┏━━
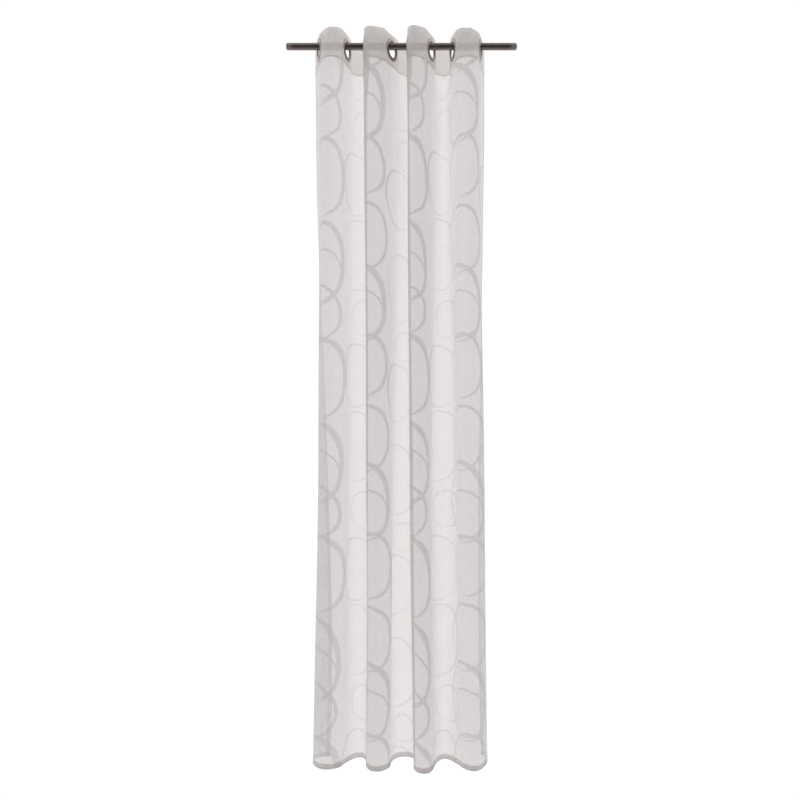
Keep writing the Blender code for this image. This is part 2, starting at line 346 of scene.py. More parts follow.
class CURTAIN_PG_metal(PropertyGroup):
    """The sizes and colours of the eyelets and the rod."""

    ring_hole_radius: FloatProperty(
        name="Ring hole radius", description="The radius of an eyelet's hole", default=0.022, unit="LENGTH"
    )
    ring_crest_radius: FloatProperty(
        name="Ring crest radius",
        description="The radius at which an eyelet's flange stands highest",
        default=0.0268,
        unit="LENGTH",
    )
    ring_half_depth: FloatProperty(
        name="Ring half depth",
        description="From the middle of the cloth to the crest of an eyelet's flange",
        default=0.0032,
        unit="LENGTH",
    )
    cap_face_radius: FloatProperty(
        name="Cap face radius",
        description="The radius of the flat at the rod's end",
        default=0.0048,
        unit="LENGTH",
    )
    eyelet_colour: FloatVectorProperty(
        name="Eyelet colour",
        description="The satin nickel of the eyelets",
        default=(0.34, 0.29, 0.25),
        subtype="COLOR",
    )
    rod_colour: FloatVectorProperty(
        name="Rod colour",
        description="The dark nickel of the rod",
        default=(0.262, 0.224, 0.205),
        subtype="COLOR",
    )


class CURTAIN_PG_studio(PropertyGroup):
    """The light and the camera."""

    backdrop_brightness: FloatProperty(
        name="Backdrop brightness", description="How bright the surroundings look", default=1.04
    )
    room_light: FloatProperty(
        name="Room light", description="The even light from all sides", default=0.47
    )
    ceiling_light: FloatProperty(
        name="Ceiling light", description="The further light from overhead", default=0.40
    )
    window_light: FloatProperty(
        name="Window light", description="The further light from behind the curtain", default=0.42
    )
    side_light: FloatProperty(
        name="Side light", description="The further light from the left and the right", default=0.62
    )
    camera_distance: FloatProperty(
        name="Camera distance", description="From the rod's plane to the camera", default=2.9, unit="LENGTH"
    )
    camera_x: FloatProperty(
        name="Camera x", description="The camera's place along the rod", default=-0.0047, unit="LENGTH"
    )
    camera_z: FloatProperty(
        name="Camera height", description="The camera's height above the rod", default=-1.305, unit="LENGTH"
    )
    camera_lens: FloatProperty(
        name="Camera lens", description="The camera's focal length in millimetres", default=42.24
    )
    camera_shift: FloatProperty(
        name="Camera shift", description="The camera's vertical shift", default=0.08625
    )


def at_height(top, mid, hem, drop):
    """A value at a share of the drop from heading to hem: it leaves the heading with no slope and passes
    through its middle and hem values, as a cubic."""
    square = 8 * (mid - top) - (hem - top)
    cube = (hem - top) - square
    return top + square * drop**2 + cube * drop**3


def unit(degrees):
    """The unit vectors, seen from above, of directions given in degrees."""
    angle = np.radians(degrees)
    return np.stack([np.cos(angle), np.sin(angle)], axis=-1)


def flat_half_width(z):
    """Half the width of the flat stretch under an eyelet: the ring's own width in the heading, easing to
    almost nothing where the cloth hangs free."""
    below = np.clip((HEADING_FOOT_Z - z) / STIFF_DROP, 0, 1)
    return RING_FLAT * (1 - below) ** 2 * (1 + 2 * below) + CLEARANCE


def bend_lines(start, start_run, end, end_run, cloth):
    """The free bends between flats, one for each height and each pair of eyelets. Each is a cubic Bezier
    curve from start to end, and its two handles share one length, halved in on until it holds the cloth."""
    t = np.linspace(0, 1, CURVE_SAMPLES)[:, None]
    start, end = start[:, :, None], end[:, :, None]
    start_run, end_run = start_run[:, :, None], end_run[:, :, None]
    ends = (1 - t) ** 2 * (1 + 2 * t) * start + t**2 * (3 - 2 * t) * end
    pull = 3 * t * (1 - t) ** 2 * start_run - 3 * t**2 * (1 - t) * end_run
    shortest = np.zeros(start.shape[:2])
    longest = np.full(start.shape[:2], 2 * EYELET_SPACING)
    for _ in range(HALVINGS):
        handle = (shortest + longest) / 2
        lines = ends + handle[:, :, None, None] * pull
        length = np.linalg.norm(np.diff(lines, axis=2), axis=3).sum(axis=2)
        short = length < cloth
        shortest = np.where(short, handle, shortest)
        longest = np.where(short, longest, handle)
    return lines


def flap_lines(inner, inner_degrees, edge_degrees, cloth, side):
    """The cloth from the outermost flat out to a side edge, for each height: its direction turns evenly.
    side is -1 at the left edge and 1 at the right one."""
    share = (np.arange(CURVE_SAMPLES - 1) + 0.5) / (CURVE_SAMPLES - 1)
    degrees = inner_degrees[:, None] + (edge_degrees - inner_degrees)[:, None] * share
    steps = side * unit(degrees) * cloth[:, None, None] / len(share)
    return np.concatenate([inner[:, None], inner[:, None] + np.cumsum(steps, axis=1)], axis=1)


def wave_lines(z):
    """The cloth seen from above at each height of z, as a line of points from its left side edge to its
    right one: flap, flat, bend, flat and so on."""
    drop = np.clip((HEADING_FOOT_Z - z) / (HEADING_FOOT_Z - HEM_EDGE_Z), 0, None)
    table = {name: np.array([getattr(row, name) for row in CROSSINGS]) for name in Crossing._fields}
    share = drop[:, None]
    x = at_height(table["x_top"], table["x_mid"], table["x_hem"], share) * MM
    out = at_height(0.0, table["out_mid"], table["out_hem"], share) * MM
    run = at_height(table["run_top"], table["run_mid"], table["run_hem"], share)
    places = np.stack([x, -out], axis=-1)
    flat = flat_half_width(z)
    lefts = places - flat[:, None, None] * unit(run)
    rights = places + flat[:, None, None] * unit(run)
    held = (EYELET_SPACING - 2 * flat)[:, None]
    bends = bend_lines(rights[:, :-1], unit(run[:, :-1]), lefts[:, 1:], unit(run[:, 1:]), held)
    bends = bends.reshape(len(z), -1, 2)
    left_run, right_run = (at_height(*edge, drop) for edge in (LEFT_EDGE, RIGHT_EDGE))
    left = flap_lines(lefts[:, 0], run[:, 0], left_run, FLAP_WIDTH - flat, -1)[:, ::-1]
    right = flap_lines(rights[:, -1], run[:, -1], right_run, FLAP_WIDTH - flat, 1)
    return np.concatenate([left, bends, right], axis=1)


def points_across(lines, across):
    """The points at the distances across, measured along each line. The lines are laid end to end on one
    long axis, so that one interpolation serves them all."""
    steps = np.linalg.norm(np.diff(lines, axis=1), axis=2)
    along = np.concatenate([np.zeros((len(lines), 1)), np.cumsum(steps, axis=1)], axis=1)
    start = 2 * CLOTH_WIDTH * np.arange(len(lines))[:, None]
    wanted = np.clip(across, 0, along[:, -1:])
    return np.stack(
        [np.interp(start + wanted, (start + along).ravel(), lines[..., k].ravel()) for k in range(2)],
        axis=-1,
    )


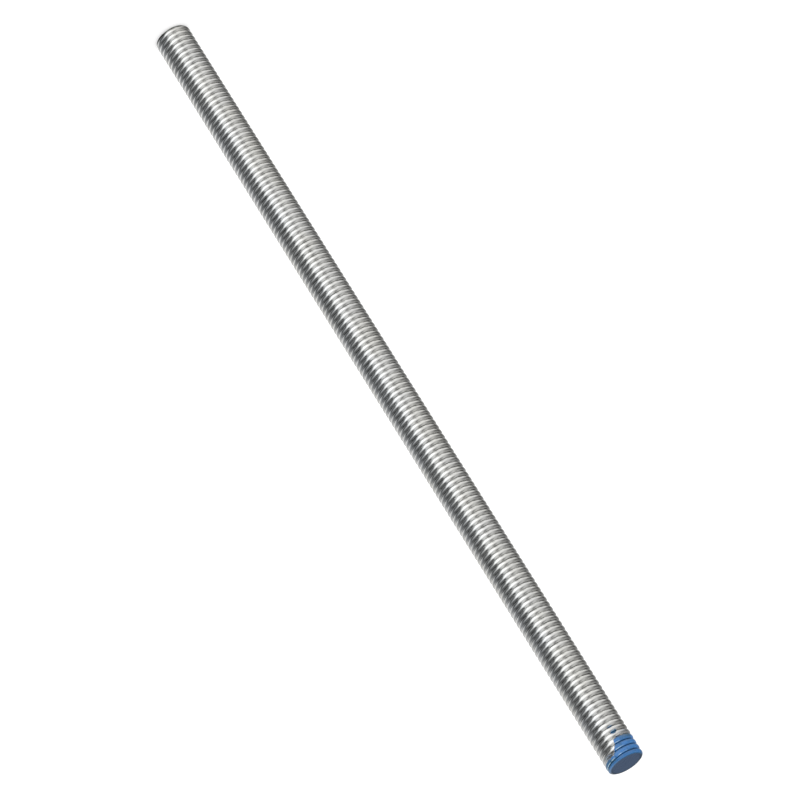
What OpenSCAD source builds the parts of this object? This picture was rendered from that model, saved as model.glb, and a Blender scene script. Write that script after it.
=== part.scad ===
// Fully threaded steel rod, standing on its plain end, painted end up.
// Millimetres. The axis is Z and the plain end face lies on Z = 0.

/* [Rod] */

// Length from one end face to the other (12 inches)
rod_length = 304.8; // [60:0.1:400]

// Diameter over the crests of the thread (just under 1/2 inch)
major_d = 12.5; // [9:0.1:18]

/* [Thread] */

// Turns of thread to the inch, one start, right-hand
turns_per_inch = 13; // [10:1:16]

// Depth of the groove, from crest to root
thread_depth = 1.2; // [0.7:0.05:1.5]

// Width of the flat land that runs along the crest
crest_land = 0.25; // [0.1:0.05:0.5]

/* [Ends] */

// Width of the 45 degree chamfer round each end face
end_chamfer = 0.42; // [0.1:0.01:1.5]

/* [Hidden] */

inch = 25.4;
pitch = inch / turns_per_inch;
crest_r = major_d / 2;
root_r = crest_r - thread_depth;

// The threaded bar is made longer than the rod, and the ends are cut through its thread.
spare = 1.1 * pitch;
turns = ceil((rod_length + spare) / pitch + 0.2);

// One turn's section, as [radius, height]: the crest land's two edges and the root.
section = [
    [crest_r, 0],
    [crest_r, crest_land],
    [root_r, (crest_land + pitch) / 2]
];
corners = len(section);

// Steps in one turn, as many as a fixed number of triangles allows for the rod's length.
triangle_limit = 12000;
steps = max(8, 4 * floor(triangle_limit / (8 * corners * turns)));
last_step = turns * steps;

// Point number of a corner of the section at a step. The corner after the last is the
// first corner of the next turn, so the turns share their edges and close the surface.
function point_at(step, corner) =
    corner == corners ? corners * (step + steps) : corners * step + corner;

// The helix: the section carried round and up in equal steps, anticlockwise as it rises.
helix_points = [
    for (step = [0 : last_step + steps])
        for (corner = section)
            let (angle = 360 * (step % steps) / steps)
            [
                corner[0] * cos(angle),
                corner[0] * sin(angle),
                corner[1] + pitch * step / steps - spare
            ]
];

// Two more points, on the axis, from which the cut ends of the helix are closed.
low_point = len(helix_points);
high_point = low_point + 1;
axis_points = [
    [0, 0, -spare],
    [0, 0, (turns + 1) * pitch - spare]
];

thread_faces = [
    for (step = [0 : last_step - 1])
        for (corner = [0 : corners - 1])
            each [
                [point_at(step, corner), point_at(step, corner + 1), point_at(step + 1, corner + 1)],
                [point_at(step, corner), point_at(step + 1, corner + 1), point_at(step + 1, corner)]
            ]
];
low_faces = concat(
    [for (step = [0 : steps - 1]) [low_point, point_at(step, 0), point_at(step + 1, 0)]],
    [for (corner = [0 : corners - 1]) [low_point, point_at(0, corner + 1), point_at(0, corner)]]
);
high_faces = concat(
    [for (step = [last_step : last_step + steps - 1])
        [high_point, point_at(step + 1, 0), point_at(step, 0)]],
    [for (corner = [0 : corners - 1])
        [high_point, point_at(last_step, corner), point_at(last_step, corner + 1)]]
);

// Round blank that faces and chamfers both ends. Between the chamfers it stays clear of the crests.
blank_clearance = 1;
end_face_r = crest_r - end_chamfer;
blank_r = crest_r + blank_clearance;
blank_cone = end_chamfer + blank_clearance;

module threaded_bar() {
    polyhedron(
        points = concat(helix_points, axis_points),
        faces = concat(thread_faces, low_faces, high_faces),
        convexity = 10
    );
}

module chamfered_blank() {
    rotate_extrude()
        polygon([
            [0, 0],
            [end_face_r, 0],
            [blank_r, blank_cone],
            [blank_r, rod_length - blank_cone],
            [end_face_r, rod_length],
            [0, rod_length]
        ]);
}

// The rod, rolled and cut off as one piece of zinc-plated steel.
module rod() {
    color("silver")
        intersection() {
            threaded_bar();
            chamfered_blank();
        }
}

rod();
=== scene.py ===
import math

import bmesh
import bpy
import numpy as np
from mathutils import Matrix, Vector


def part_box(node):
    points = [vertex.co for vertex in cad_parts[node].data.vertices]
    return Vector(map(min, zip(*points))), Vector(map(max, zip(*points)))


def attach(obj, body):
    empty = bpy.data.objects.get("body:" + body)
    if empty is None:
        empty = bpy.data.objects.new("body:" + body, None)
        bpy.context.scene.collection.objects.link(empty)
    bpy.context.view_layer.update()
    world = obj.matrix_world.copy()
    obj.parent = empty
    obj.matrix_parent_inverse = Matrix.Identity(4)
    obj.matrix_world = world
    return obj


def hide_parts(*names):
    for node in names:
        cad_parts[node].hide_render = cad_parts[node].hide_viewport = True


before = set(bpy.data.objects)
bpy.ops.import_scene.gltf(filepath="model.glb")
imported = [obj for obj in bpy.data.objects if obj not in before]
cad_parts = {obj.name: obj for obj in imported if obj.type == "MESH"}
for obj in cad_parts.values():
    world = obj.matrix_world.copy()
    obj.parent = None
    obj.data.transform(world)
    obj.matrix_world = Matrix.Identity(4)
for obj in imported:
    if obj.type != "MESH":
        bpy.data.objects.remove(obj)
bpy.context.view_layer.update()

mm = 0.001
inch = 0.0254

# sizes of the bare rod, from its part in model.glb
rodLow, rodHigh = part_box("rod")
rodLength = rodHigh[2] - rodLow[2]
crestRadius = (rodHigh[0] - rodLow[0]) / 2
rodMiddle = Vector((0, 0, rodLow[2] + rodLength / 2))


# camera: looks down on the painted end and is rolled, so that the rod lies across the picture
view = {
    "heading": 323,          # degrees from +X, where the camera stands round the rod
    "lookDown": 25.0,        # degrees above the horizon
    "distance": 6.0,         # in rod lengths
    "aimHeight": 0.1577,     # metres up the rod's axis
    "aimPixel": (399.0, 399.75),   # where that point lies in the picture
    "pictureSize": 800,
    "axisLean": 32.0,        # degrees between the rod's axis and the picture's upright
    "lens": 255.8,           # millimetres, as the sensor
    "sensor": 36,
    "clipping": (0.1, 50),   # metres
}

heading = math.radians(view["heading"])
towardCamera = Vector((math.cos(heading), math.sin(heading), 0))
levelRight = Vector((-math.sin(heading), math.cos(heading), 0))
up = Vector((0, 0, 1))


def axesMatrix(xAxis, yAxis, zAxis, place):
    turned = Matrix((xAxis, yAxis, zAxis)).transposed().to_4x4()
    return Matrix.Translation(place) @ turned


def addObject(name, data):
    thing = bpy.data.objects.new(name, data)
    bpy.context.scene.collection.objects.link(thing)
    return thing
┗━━
* _Aim of the task_
Using the entries above, extract exactly the span from the line with "obj.parent = None" to the line with "rodMiddle = Vector((0, 0, rodLow[2]", both lines included; leave out everything else.

* _The answer_
    obj.parent = None
    obj.data.transform(world)
    obj.matrix_world = Matrix.Identity(4)
for obj in imported:
    if obj.type != "MESH":
        bpy.data.objects.remove(obj)
bpy.context.view_layer.update()

mm = 0.001
inch = 0.0254

# sizes of the bare rod, from its part in model.glb
rodLow, rodHigh = part_box("rod")
rodLength = rodHigh[2] - rodLow[2]
crestRadius = (rodHigh[0] - rodLow[0]) / 2
rodMiddle = Vector((0, 0, rodLow[2] + rodLength / 2))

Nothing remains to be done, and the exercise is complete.